The windsurfing centre in London's East End was founded by Chilvers[2] as a philanthropic venture to promote sailing and windsurfing amongst underprivileged children of the East End in the 1970s. He created and maintained the centre for over 25 years.
Chilvers headed the bid for a £40 million sailing and windsurfing centre on Hayling Island to regenerate the area and recognise it as the place where Windsurfing was invented and where he grew up.[3]

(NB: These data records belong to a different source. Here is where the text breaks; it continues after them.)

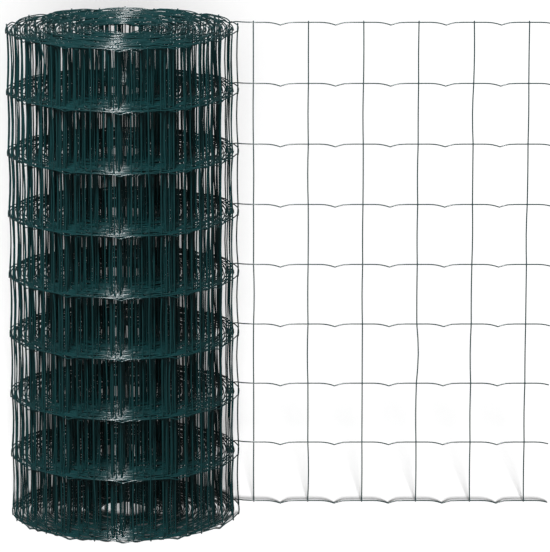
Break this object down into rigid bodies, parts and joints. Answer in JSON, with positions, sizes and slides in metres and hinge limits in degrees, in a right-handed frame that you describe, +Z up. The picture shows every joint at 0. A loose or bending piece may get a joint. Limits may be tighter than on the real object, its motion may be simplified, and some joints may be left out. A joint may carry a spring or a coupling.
{
  "type": "roll of wire fencing",
  "caption": "Roll of crimped, welded wire fencing standing on its end with a loose end paid out beside it; the open bore takes a spindle or carrying bar.",
  "frame": {"origin": "on the axis of the roll, at the level of the floor it stands on", "axes": "+Z up the axis of the roll, +X along the loose end, which runs parallel to X a little behind the axis (+Y is the back)"},
  "size_m": [0.8857, 0.3792, 0.8079],
  "materials": {
    "coated_wire": "semi-gloss dark green plastic coating over galvanised steel wire"
  },
  "bodies": {
    "root": {"roll": "coated_wire", "loose_end": "coated_wire"}
  },
  "joints": []
}
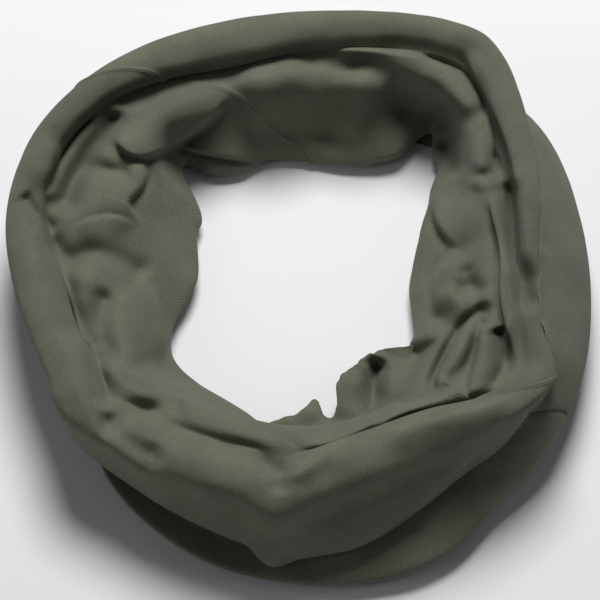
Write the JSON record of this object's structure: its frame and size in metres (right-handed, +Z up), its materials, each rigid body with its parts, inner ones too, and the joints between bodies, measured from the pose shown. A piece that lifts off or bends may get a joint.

Chilvers came into the public eye in the 1980s as the result of patent infringement lawsuit brought by Windsurfing International, Inc. against Tabur Marine, a competing manufacturer. Tabur disputed the validity of the patent, and presented to the courts evidence of a creation by Chilvers, who, in 1958, on Hayling Island, assembled a board powered by a freesail system 10 years before Windsurfing International filed for its patent for the Windsurfer. Although the Chilvers Sailboard differed in some respects from the Windsurfer it had all the elements of a modern Windsurfer. The court ruled for Tabur.[4] This case set important precedents for patent law in the United Kingdom, originating the well-known Windsurfer Test regarding the steps of inventiveness and non-obviousness.
The case, Chilvers, Hayling, and a replica of Chilvers' original board, were featured on an episode of The One Show in 2009.[5]